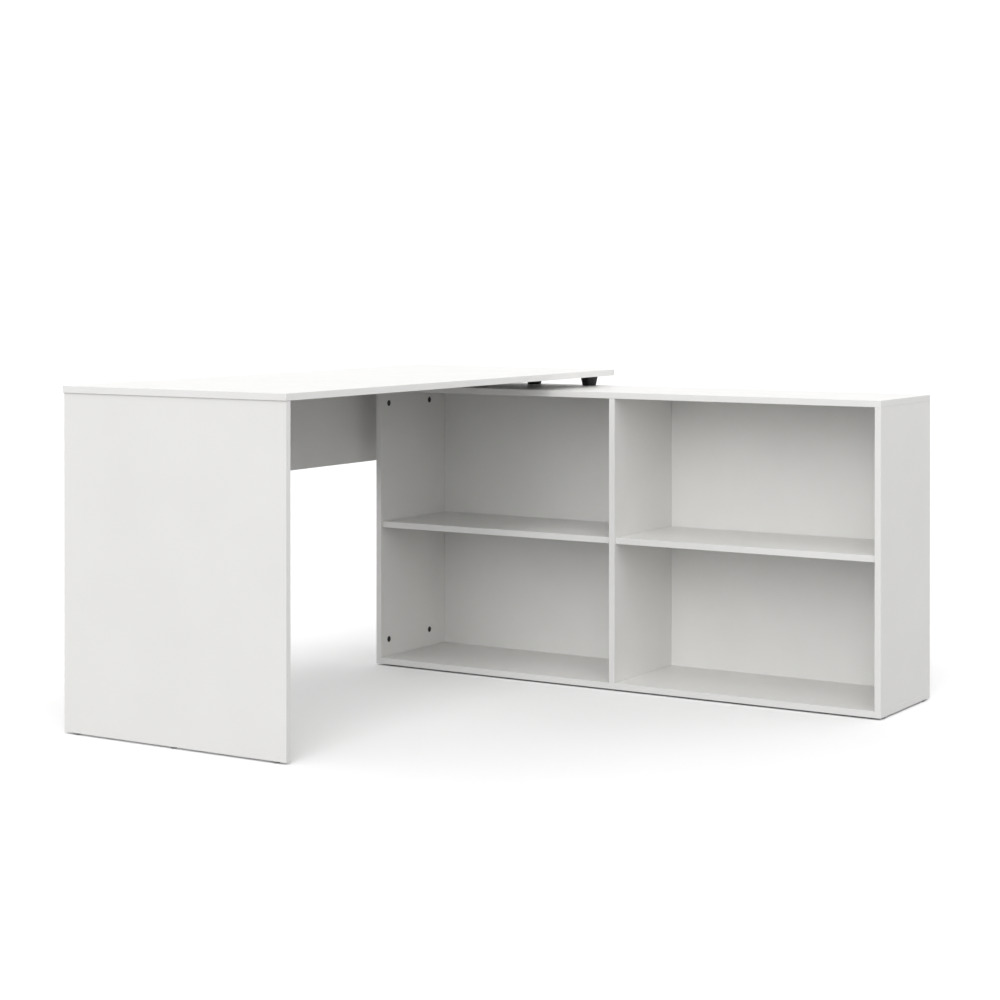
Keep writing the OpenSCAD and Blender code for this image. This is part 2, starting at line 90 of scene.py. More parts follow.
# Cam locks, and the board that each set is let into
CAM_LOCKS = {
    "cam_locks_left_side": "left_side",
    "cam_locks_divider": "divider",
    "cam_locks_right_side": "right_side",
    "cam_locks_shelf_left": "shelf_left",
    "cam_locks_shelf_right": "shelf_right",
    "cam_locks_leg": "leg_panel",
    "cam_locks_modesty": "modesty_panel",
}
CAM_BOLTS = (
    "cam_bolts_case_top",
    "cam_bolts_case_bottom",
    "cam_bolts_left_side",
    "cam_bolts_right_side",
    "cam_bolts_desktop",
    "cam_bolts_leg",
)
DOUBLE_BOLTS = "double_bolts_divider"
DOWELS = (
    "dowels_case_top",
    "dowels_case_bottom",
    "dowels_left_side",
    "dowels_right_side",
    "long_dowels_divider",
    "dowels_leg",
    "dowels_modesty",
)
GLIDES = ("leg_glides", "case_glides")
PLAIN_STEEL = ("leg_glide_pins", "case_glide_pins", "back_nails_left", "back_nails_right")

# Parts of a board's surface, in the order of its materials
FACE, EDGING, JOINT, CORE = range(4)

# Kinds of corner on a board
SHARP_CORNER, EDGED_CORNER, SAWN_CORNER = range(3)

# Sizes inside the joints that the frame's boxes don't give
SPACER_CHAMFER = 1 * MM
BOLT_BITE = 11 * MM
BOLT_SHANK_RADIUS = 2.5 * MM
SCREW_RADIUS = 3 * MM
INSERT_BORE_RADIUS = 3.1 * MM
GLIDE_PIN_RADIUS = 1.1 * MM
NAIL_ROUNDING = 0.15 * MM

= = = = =

**Task description:** Quote every line of the data, word for word.

**Reply:**
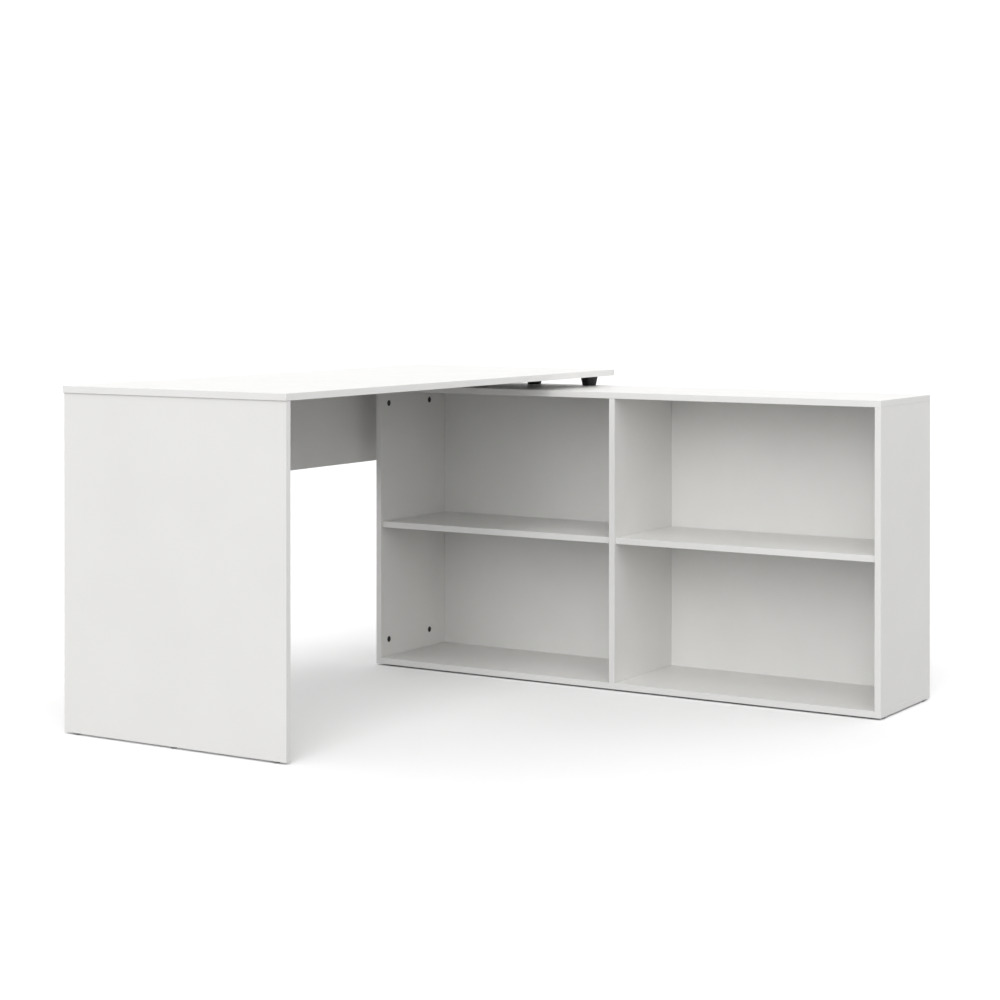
Keep writing the OpenSCAD and Blender code for this image. This is part 2, starting at line 90 of scene.py. More parts follow.
# Cam locks, and the board that each set is let into
CAM_LOCKS = {
    "cam_locks_left_side": "left_side",
    "cam_locks_divider": "divider",
    "cam_locks_right_side": "right_side",
    "cam_locks_shelf_left": "shelf_left",
    "cam_locks_shelf_right": "shelf_right",
    "cam_locks_leg": "leg_panel",
    "cam_locks_modesty": "modesty_panel",
}
CAM_BOLTS = (
    "cam_bolts_case_top",
    "cam_bolts_case_bottom",
    "cam_bolts_left_side",
    "cam_bolts_right_side",
    "cam_bolts_desktop",
    "cam_bolts_leg",
)
DOUBLE_BOLTS = "double_bolts_divider"
DOWELS = (
    "dowels_case_top",
    "dowels_case_bottom",
    "dowels_left_side",
    "dowels_right_side",
    "long_dowels_divider",
    "dowels_leg",
    "dowels_modesty",
)
GLIDES = ("leg_glides", "case_glides")
PLAIN_STEEL = ("leg_glide_pins", "case_glide_pins", "back_nails_left", "back_nails_right")

# Parts of a board's surface, in the order of its materials
FACE, EDGING, JOINT, CORE = range(4)

# Kinds of corner on a board
SHARP_CORNER, EDGED_CORNER, SAWN_CORNER = range(3)

# Sizes inside the joints that the frame's boxes don't give
SPACER_CHAMFER = 1 * MM
BOLT_BITE = 11 * MM
BOLT_SHANK_RADIUS = 2.5 * MM
SCREW_RADIUS = 3 * MM
INSERT_BORE_RADIUS = 3.1 * MM
GLIDE_PIN_RADIUS = 1.1 * MM
NAIL_ROUNDING = 0.15 * MM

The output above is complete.